Kristi Kates - August 6th, 2010
Sheryl Crow - 100 Miles from Memphis - A&M
Crow grew up 100 miles from Memphis, in a small farming town, and
returns on this set to the music she used to listen to then. Echoes of
those influences, from the Stax records to Stevie Wonder and Al Green,
are heard throughout these songs, with their funky/bluesy rhythms and
AM-radio retro arrangements. “Summer Day” is a well-honed pop-rock
number, while “Stop” shows off her vocal range. Crow’s friends show
up, too - old pal Keith Richards (Rolling Stones) stops by to add
distinctive guitar riffs to “Eye to Eye,” Justin Timberlake drops
backing vocals into Crow’s cover of D’Arby’s “Sign Your Name,” and
Citizen Cope duets with Crow on his shoegazy-blues tune “Sideways.”


Carole King and James Taylor - Live at the Troubadour - Hear Music
This album is really the culmination of a trio of Troubadour
performances for King and Taylor. They first performed there together
in 1970, right after Taylor’s debut album; their return in 1971 found
Taylor’s “Fire and Rain” on top of the charts and King’s Tapestry a
big deal. 36 years later (Nov. 2007), the pair returned to the
Troubadour for a show to celebrate the venue’s 50th anniversary; these
are the shows recorded here, and impressive ones they are.

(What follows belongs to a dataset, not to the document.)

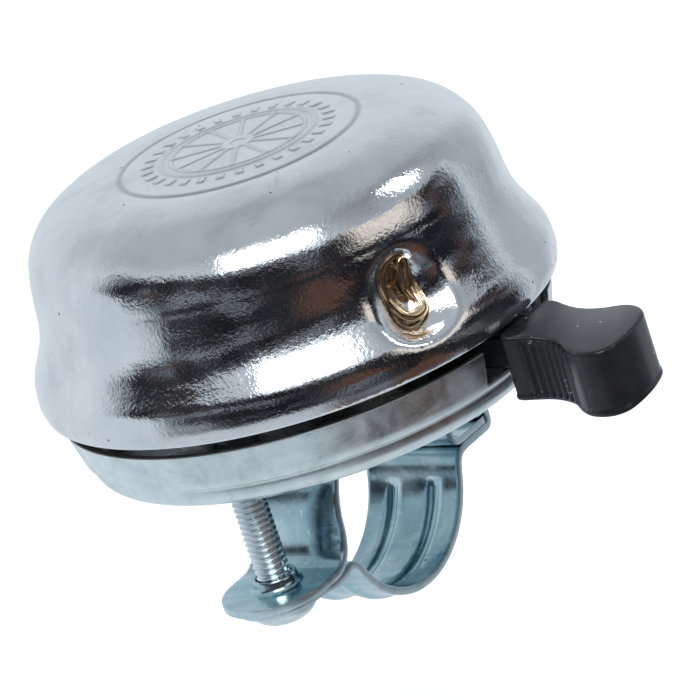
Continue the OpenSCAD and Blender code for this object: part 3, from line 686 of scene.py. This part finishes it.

Included
are beautiful performances of some of their most familiar songs,
including “Fire and Rain,” “Up on a Roof,” “So Far Away,” and
“Carolina in My Mind” - captured in state-of-the-art sound, it’s both
a captured moment and a great album.


Rosanne Cash - The List - Manhattan Records
Cash got a list from her father when she was around 18 years old, on
which he - he being Johnny Cash - tried to educate the talented
singer-songwriter on the basics of essential country music. On this
set, daughter Cash takes a dozen songs from that 100-track list, and
interprets them through her own musical talents and life experiences.
The album, which includes duets with Elvis Costello, Rufus Wainwright,
and Jeff Tweedy, among others, highlights Cash’s strong, emotional
vocals, along with her great ability to collaborate as well as to take
songs back to their basic elements, as she does here on several
numbers. It’s a stylish album crafted with a lot of heart.


Lady Antebellum - Need You Now - Capitol
This sophomore release from the pop-country trio may not be as concise
as their first album, which moved from track to track with
near-flawless song choice, but it’s still a good progression for the
ambitious group. Written with a variety of contributing Nashville
songwriters and produced by Paul Worley, the tunes here range from
first single, the long-distance relationship anthem “Need You Now” to
the fun “good times” song “Perfect Day” to the regretful ballad “If I
Knew Then.” A few of the other songs are somewhat throwaway, like the
too-cute “Our Kinda Love,” but for the most part fans of Lady
Antebellum should enjoy this next step for the band.